I want to share with you one of my favorite moments from Honduras…
 
 
Some of you may know that I play guitar. I taught myself my freshman year of college, so I have been playing for about 4 years.
 
I had always wanted to play guitar. I borrowed a guitar in high school and tried teaching myself, but for some reason it just didn’t stick. So, I put the guitar away and didn’t think about it again until college.
 
I was driving home from school one weekend, listening to Bethany Dillon. And, if you don’t know Bethany Dillon is a Christian singer/songwriter who does a lot of her music with nothing but her voice and a guitar. As I drove down the road, I was reminded of just how much I loved the guitar. With this I felt the Lord telling me to pick up the guitar again.

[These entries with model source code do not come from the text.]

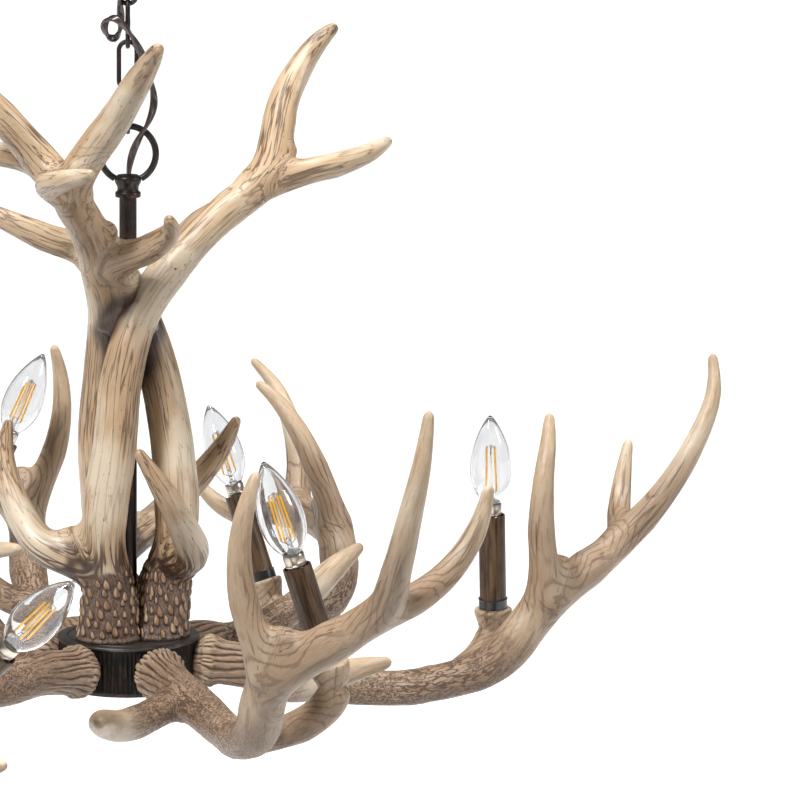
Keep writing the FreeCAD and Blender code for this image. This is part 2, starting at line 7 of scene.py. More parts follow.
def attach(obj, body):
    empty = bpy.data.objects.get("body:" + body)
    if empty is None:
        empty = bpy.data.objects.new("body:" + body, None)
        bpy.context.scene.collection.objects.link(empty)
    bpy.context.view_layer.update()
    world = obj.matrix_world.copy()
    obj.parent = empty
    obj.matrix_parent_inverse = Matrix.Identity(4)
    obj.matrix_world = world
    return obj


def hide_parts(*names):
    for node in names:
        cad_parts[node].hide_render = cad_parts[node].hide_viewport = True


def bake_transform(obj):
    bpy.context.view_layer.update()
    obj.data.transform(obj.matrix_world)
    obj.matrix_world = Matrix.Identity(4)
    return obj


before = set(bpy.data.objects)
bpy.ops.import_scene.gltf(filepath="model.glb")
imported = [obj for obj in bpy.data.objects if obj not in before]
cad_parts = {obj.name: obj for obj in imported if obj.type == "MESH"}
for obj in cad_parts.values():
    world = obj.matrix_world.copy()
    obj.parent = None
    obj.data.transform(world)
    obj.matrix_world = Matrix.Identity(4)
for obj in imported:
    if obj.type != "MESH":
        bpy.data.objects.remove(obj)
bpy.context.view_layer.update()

# ---------------------------------------------------------------- studio
# A white floor, lit by its own sun, far below the hanging lamp, a dim even surround, and three
# soft lights: above the camera's left shoulder, from the right, and from above. The camera has a
# long lens, hangs a little above the antlers and looks slightly down.
scene = bpy.context.scene
shot = bpy.data.cameras.new("shot")
shot.sensor_width, shot.lens, shot.clip_end = 36.0, 169.6, 200.0
camera = bpy.data.objects.new("camera", shot)
yaw, pitch, roll = math.radians(4.17), math.radians(8.41), math.radians(0.55)
ahead = Vector((math.sin(yaw) * math.cos(pitch), math.cos(yaw) * math.cos(pitch), -math.sin(pitch)))
level = Vector((math.cos(yaw), -math.sin(yaw), 0))
upright = level.cross(ahead)
right = level * math.cos(roll) + upright * math.sin(roll)
above = upright * math.cos(roll) - level * math.sin(roll)
camera.matrix_world = Matrix((right, above, -ahead)).transposed().to_4x4()
camera.location = (0, -3.024, -0.0042)
scene.collection.objects.link(camera)
scene.camera = camera


lamp_middle, floor_depth = Vector((0, 0, -0.4)), 2.1


def soft_light(name, at, size, power):
    """A round lamp that points at the middle of the chandelier."""
    light = bpy.data.lights.new(name, "AREA")
    light.shape, light.size, light.energy = "DISK", size, power
    lamp = bpy.data.objects.new(name, light)
    lamp.location = at
    lamp.rotation_euler = (lamp_middle - Vector(at)).to_track_quat("-Z", "Y").to_euler()
    scene.collection.objects.link(lamp)


soft_light("key_light", (-3.0, -3.9, 4.2), 1.5, 420)
soft_light("right_light", (4.8, -1.6, 1.8), 1.5, 95)
soft_light("top_light", (0.3, 0.9, 4.4), 1.6, 165)
world = bpy.data.worlds.new("surround")
world.use_nodes = True
world.node_tree.nodes["Background"].inputs["Color"].default_value = (1, 1, 1, 1)
world.node_tree.nodes["Background"].inputs["Strength"].default_value = 0.24
scene.world = world
scene.view_settings.view_transform = "Standard"

floor_mesh = bpy.data.meshes.new("floor")
sheet = bmesh.new()
bmesh.ops.create_circle(sheet, cap_ends=True, segments=64, radius=60)
bmesh.ops.translate(sheet, verts=sheet.verts, vec=(0, 0, -floor_depth))
sheet.to_mesh(floor_mesh)
sheet.free()
floor = bpy.data.objects.new("floor", floor_mesh)
scene.collection.objects.link(floor)
floor.visible_diffuse = False
daylight = bpy.data.lights.new("floor_light", "SUN")
daylight.energy, daylight.angle = 3.2, 0.5
daylight_lamp = bpy.data.objects.new("floor_light", daylight)
scene.collection.objects.link(daylight_lamp)
lit = bpy.data.collections.new("floor_only")
lit.objects.link(floor)
daylight_lamp.light_linking.receiver_collection = lit


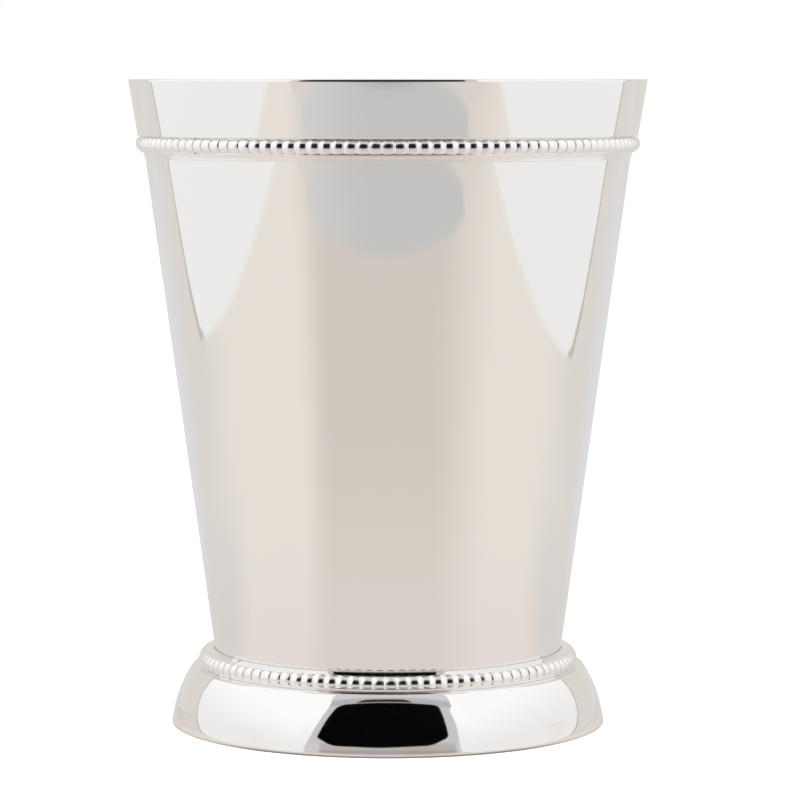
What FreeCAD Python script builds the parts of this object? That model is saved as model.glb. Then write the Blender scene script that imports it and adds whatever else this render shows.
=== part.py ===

So I did, and this time it stuck.
 
I helped lead worship at Camp Mundo Vista one summer, and I played a few other times here and there, but I allowed my fears to hold me back. I was so fearful of playing and singing in front of people I kept missing opportunities to do what the Lord had called me to do. I felt as though my guitar and singing skills were limited compared to so many others. I felt as though I wasn’t good enough to stand in front of people and lead them in worship. Which brings me to the here and now…
 
On November 17th, which just so happens to be my birthday, Stacey (one of my squad leaders) asked me to lead worship for the squad that evening. I hesitated at first, remembering my fears, but after a little encouragement from Stacey I agreed to play.
 
Going into the service that night I was extremely nervous. It was the first time I had sang or played in front of all of my squad mates. I prayed before I began playing, and I continued to pray as I was playing. Lord, please calm my nerves. Please help my fingers to remember the chords, and please strengthen my voice to lead. Lord, please let Your light shine through me.
 
As I played I felt the Lord calm my nerves. I felt Him life my voice. I had never felt anything like this before, and I wasn’t sure what to do with it.
 
Throughout worship Stacey called certain people into the middle of the circle we were worshipping in. Once they were in the middle the rest of the squad could speak encouragement, prayers, etc. into their life. Right before I led the last song, Stacey called me into the middle of the circle. I was unsure of what to make of it at first, but as people began telling me how the Lord was moving through my voice and the power of my gift, I began to reexamine the doubts and fears that I allowed to control my music.
 
Here is a short journal entry from that night that describes a little of how I was feeling after worship:
 
            I cannot even believe this is real. Worship was unlike any service I have ever experienced. I felt the authority of Christ so strong over me. For the first time in my life I feel like I know what my gifts are! This feeling is so freeing…to know that the Lord has blessed me with a gift, to know that He is moving within me, through me. I want to grow this gift. I want to reach the nations with this gift. God I know You have big plans, I know You will grow this gift. I am so ready to share this, to share Your light with the world!
 
 
I feel the best way to end this post is through the words of Bethany Dillon. May this be my prayer.
 
Father, let your light shine down on me.
No matter what the day or night may bring,
Father, let your light shine down on me.
 
Open up the heavens, pour down Your spirit.
Hold me, God.
Jesus, wherever you lead, I’ll sing harmony.